To fix this problem, please copy the file alocal.sty in the same directory as the article source.
(Thanks to Pr. Klaus Lagally, Arabtex's author, for his help).

7° How rigid is the paper length restriction?
As most electronic journals have it, and according to the CL-board guidelines, the 25 page limit is a recommendation.
Thus, a paper that does not strictly respect this length restriction will still be reviewed. However, any divergence from
the recommended length has to be justified by the scientific content of the contribution.

8° Problem with hebrew mode, CL latex style v2 and pdflatex
Serious Issues have been reported using the current CL latex style and Hebrew mode. The problem is currently 
being working on.
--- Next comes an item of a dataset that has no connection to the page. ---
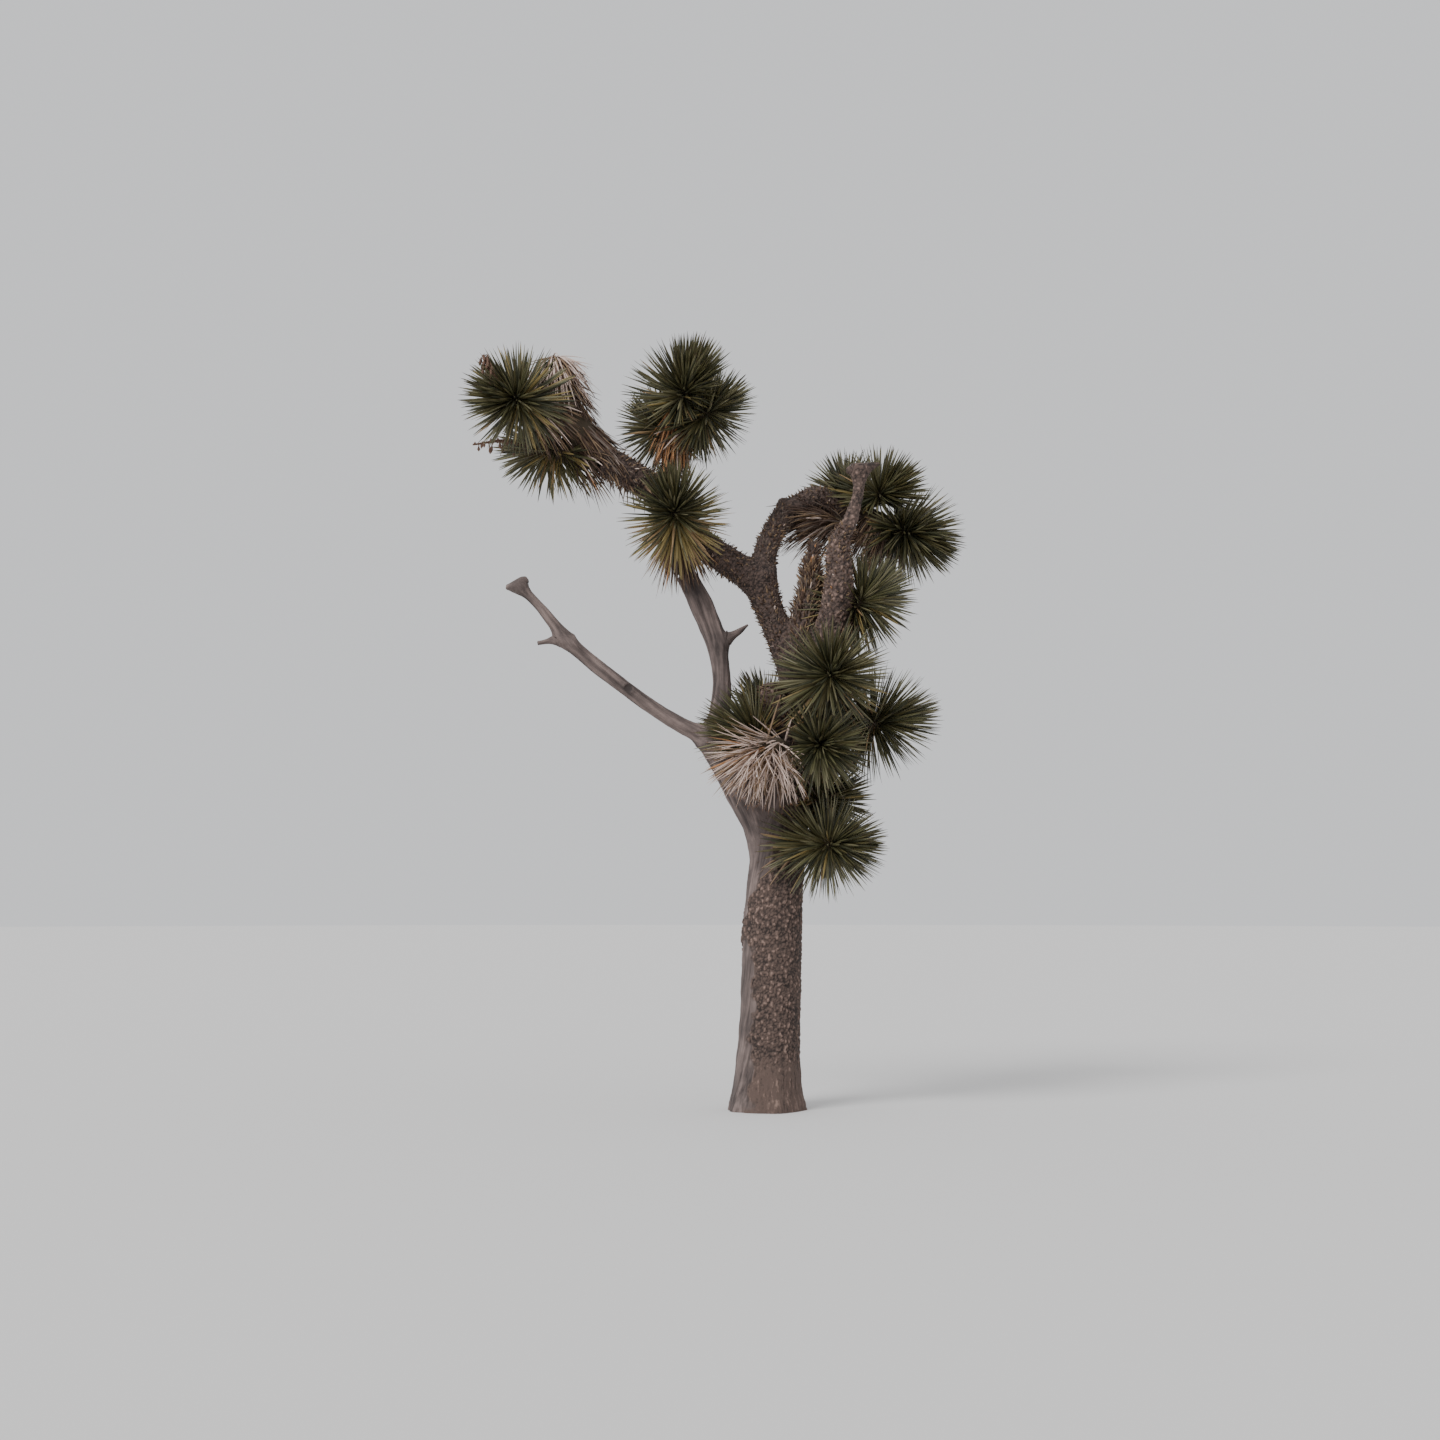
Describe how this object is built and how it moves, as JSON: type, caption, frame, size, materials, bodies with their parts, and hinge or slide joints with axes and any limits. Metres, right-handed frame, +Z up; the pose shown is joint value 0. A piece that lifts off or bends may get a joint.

Please contact us as soon as possible if your are experiencing some troubles getting your paper
compiled. For the initial submission, a general style can be used. If you really want to try a temporary workaround 
on Mac Os X systems: the solution involves installing a complete fresh distribution of MacTexLive-2011 with xelatex
as the main latex frontend, David's Hebrew fonts (both  installed on system fonts library and in the texmf root directory),
installing the culmus-latex-0.7r1 hebrew package and having the bibtex style fullname.bst in your latex paper directory.
Moreover the package bidi must be called after the xlltra in your latex file header.
Arabtex's hebrew mode does not function.

9 Is submissions to the CLPMRL Special issue supposed to be anonymous?
No, CL has the policy that "Computational Linguistics does not do double-blind review: authorship of submissions is 
known to the editorial board and the reviewers. As such, it is not necessary to anonymise the manuscript".

10 When are notifications going to be sent?
Notifications will be sent within a few weeks at the most (in all cases, before February 20, 2012). The review process took
longer than we expected. We apologize for any inconvenience this may have caused.